___ DATASET CONTENT ___

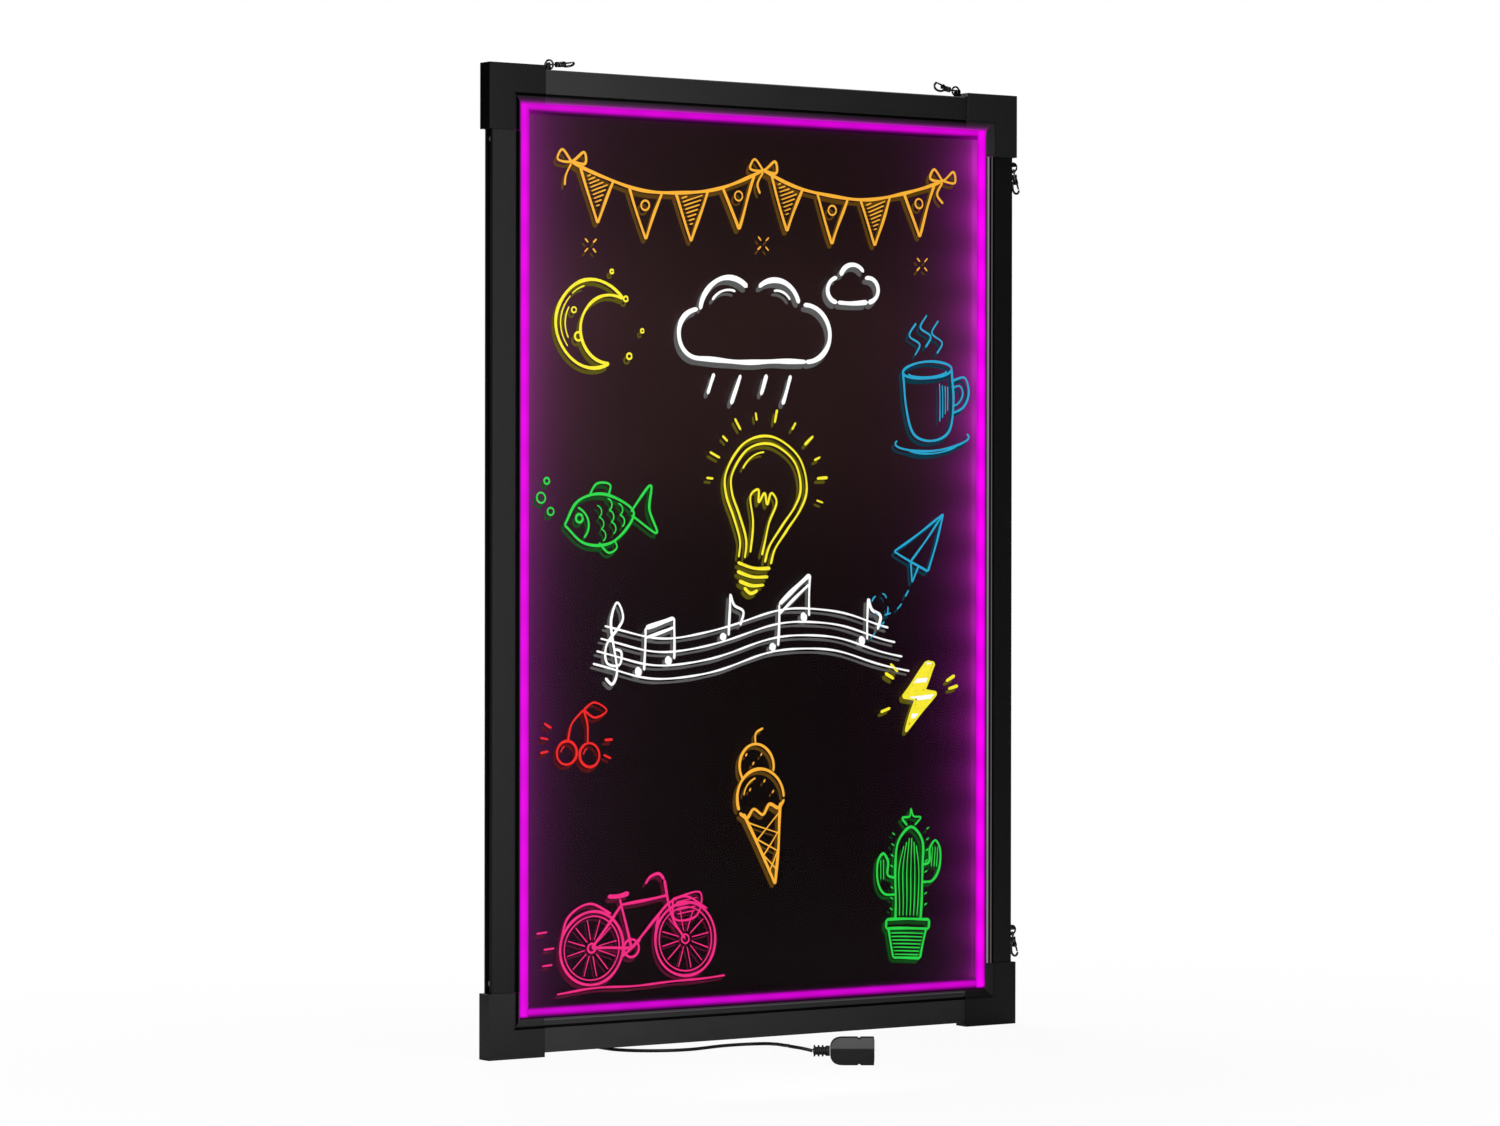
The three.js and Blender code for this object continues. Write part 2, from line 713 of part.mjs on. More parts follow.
// Cord route: out behind the rail, down, round on the table, under the rail and to the socket
const cordPoints = [
  [outletFromCorner, glandEnd + gap, outletHeight],
  [outletFromCorner, 23.5, outletHeight - 0.1],
  [63.3, 28.5, 8.8],
  [63.8, 33.5, 5.6],
  [64.8, 38.5, 2.4],
  [67, 44.5, 1.15],
  [71.5, 50.5, 1.1],
  [78, 53.5, 1.1],
  [85, 52.5, 1.1],
  [90.5, 47, 1.1],
  [93, 38, 1.1],
  [93.5, 26, 1.1],
  [93.5, 14, 1.1],
  [94.5, 4, 1.1],
  [99, -5, 1.1],
  [108, -13.5, 1.1],
  [121, -20, 1.1],
  [135.5, -21.5, 1.1],
  [149, -18.5, 1.1],
  [162, -15.5, 1.1],
  [174, -16, 1.2],
  [182, -19, 1.4],
  [187, -28, 2.1],
  [184, -40, 3.1],
  [177.5, -51.8, 4.5],
  [169.3, -68, 6.1],
  [161, -84.2, 7.6],
  [154.1, -98.9, 9],
  [146.8, -109.8, 10.2],
  [145.5, -113.8, 10.4],
  [145.8, -118, 10.3],
  [147.7, -121.8, 9.9],
  [150.1, -124.2, 9.25],
  [socketX - gap * Math.cos(socketHeading), socketY - gap * Math.sin(socketHeading), housingHalfHeight],
];

function supplyCord() {
  return piece('supply_cord', wireAlong(cordPoints, cordRadius, cordSides, cordSteps), softBlack);
}

// Socket pieces lie along X from the cord's end
function strainRelief() {
  const profile = [[0, 0]];
  for (let i = 0; i < reliefRibs; i += 1) {
    const start = i * reliefRibStep;
    profile.push([reliefRib, start], [reliefRib, start + reliefRibWidth]);
    profile.push([reliefGroove, start + reliefRibWidth], [reliefGroove, start + reliefRibStep]);
  }
  profile.push([reliefNeck, reliefRibs * reliefRibStep], [reliefNeck, reliefLength], [0, reliefLength]);
  return piece('cord_strain_relief', turned(profile, roundSides), softBlack);
}

// Housing: rounded shoulders and a notch seen from its broad side, a ridge along each broad face
const housingStart = reliefLength + gap;
const housingEnd = housingStart + housingLength;
function socketHousing() {
  const h = housingHalfHeight;
  const notchX = housingStart + housingLength * notchShare;
  const shape = new THREE.Shape();
  shape.moveTo(housingStart, -reliefNeck);
  shape.quadraticCurveTo(housingStart + housingShoulderStart, -h, housingStart + housingShoulder, -h);
  shape.lineTo(notchX - notchHalf, -h);
  shape.lineTo(notchX, -h + notchDepth);
  shape.lineTo(notchX + notchHalf, -h);
  shape.lineTo(housingEnd, -h);
  shape.lineTo(housingEnd, h);
  shape.lineTo(notchX + notchHalf, h);
  shape.lineTo(notchX, h - notchDepth);
  shape.lineTo(notchX - notchHalf, h);
  shape.lineTo(housingStart + housingShoulder, h);
  shape.quadraticCurveTo(housingStart + housingShoulderStart, h, housingStart, reliefNeck);
  const broad = slab(shape, -housingHalfRidge - overrun, housingHalfRidge + overrun);
  const ridge = h * housingRidgeShare;
  const section = outline([
    [-housingHalfEdge, -h],
    [housingHalfEdge, -h],
    [housingHalfRidge, ridge],
    [housingHalfEdge, h],
    [-housingHalfEdge, h],
    [-housingHalfRidge, ridge],
  ]);
  const settings = { depth: housingLength + 2 * overrun, bevelEnabled: false };
  const prism = new THREE.ExtrudeGeometry(section, settings);
  prism.rotateX(quarterTurn).rotateZ(quarterTurn).translate(housingStart - overrun, 0, 0);
  const pocket = block(housingEnd - shellLength - gap, housingEnd + overrun,
    -shellHalfWidth - gap, shellHalfWidth + gap, -shellHalfHeight - gap, shellHalfHeight + gap);
  const body = solid(broad).intersect(solid(prism)).subtract(solid(pocket));
  return piece('socket_housing', geometryOf(body), blackPlastic);
}

function socketShell() {
  const [start, end] = [housingEnd - shellLength, housingEnd + shellProud];
  const outer = block(start, end, -shellHalfWidth, shellHalfWidth, -shellHalfHeight, shellHalfHeight);
  const inner = block(start - overrun, end + overrun, -shellHalfWidth + shellWall, shellHalfWidth - shellWall,
    -shellHalfHeight + shellWall, shellHalfHeight - shellWall);
  return piece('socket_shell', carve([outer], [inner]), brightSteel);
}

function socketTongue() {
  const start = housingEnd - shellLength;
  const halfWidth = shellHalfWidth - shellWall - gap;
  const halfHeight = shellHalfHeight - shellWall - gap;
  const base = block(start, start + tongueBase, -halfWidth, halfWidth, -halfHeight, halfHeight);
  const tongueHalf = halfHeight + gap - tongueClear;
  const tongue = block(start, start + tongueBase + tongueLength,
    tongueShift - tongueThickness / 2, tongueShift + tongueThickness / 2, -tongueHalf, tongueHalf);
  return piece('socket_tongue', carve([base, tongue]), contactPlastic);
}

function socket() {
  const group = new THREE.Group();
  group.position.set(socketX, socketY, housingHalfHeight);
  group.rotation.z = socketHeading;
  group.add(strainRelief(), socketHousing(), socketShell(), socketTongue());
  return group;
}

// The board, with its outer left, front, bottom corner at the origin
const frame = new THREE.Group();
sides.forEach((side, index) => {
  const previous = sides[(index + sides.length - 1) % sides.length];
  const group = new THREE.Group();
  group.position.set(side.x, 0, side.z);
  group.rotation.y = side.turn;
  group.add(rail(side), cornerCap(side), cornerKey(side, previous), lightBar(side), lightStrip(side));
  if (side.corner !== 'bottom_left') group.add(stripLink(side));
  const entries = hangers.filter((entry) => entry.side === side.name);
  const seat = entries.length > 0 ? channelFloor - plateThickness - 2 * gap : channelFloor - gap;
  screwsOf(side).forEach((along, place) => {
    group.add(screw(`frame_screw_${side.name}_${place + 1}`, along, seat));
  });
  entries.forEach((entry) => group.add(hanger(entry)));
  frame.add(group);
});
frame.add(writingSheet(), backingBoard(), feedWire());

// The cord and what is on it, in the same frame
const lead = new THREE.Group();
lead.add(cordGland(), supplyCord(), socket());

// The origin is the middle of the underside of everything but the lead
const middle = new THREE.Box3().setFromObject(frame, true).getCenter(new THREE.Vector3());
const board = new THREE.Group();
board.position.set(-middle.x, -middle.y, 0);
board.add(frame, lead);

const part = new THREE.Group();
part.add(board);

export default part;
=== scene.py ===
"""Dresses the edge-lit writing board: finishes for every solid, rounded frame parts, bent-wire
hangers, the lead with its socket, and a marker drawing on the clear sheet."""

import json
import math

import bmesh
import bpy
import numpy as np
from bpy.props import FloatProperty, FloatVectorProperty, PointerProperty
from bpy.types import Operator, Panel, PropertyGroup
from mathutils import Euler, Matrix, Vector


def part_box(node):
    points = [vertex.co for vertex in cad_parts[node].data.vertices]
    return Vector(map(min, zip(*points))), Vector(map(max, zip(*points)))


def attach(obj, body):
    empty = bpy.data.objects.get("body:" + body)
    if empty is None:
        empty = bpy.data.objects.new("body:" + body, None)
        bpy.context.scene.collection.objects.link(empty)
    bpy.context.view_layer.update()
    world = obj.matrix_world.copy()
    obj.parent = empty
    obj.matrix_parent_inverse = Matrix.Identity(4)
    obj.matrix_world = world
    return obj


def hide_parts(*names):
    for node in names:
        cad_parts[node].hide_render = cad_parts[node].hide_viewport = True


bl_info = {
    "name": "LED writing board",
    "version": (1, 0, 0),
    "blender": (4, 5, 0),
    "location": "3D View > Sidebar > Board",
    "description": "Makes the visible pieces of an edge-lit writing board round its solids",
    "category": "Object",
}

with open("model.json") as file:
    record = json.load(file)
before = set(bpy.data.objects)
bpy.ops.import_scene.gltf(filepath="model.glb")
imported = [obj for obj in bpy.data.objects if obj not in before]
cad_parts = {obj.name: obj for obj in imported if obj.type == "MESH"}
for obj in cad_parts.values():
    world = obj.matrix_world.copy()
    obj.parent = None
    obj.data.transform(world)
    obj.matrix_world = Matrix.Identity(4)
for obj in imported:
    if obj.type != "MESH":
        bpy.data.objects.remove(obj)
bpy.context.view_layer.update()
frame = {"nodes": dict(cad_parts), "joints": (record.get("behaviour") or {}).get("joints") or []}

MM = 0.001
X, Y, Z = np.eye(3)
SIDES = ("left", "top", "right", "bottom")
CORNERS = ("bottom_left", "top_left", "top_right", "bottom_right")
HANGERS = ("top_left", "top_right", "right_upper", "right_lower")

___

Your output shall consist solely of the lines from the line with "the same frame" to the line with "if empty is", reproduced exactly, both ends included.

// The cord and what is on it, in the same frame
const lead = new THREE.Group();
lead.add(cordGland(), supplyCord(), socket());

// The origin is the middle of the underside of everything but the lead
const middle = new THREE.Box3().setFromObject(frame, true).getCenter(new THREE.Vector3());
const board = new THREE.Group();
board.position.set(-middle.x, -middle.y, 0);
board.add(frame, lead);

const part = new THREE.Group();
part.add(board);

export default part;
=== scene.py ===
"""Dresses the edge-lit writing board: finishes for every solid, rounded frame parts, bent-wire
hangers, the lead with its socket, and a marker drawing on the clear sheet."""

import json
import math

import bmesh
import bpy
import numpy as np
from bpy.props import FloatProperty, FloatVectorProperty, PointerProperty
from bpy.types import Operator, Panel, PropertyGroup
from mathutils import Euler, Matrix, Vector


def part_box(node):
    points = [vertex.co for vertex in cad_parts[node].data.vertices]
    return Vector(map(min, zip(*points))), Vector(map(max, zip(*points)))


def attach(obj, body):
    empty = bpy.data.objects.get("body:" + body)
    if empty is None:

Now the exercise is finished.